There have been efforts by organizations like the American Association of Advertising Agencies to bring more diversity into the industry, but that has been concentrated at entry level. A lack of diversity at the higher echelons keeps diverse talent from climbing the ladder, so too often talented people leave the industry, which is compounding the lack of reflecting multicultural consumers in advertising.

A lack of diversity at the top results in monolithic views of the world, generalizing, missing niche opportunities, or even insensitivity to other cultures or beliefs. These manifest into companies that don’t function as well or as profitably as they could with a more diverse workforce. The research supports these ideas.
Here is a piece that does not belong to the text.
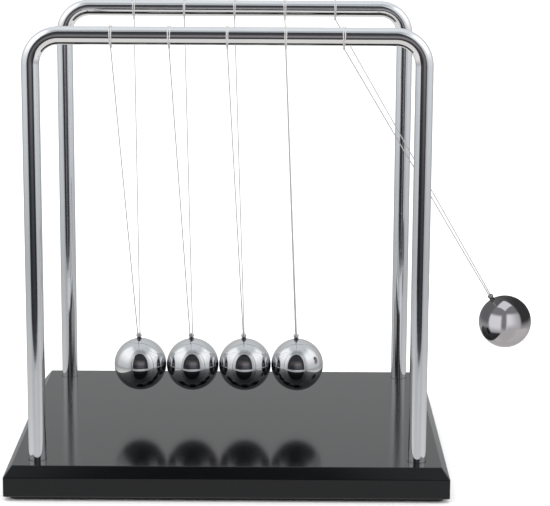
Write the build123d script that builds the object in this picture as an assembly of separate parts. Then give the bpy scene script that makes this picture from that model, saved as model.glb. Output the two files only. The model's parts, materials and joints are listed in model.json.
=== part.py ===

  • A 2015 report by McKinsey & Company Inc. found companies that had a more racially and ethnically diverse workforce “were 35% more likely” to outperform their industry for financial returns.
  • A 2014 report in Scientific Americancited “decades of research by organizational scientists, psychologists, sociologists, economists, and demographers” showing groups that were diverse in race, ethnicity, gender and sexual orientation were more innovative.

As marketers, we’re in the innovation business. We are constantly looking for new ways to engage audiences and influence behavior. As the populace becomes more diverse, the companies that reflect that diversity will have the edge over those that don’t. And the proof will be in the results — and sales — we generate.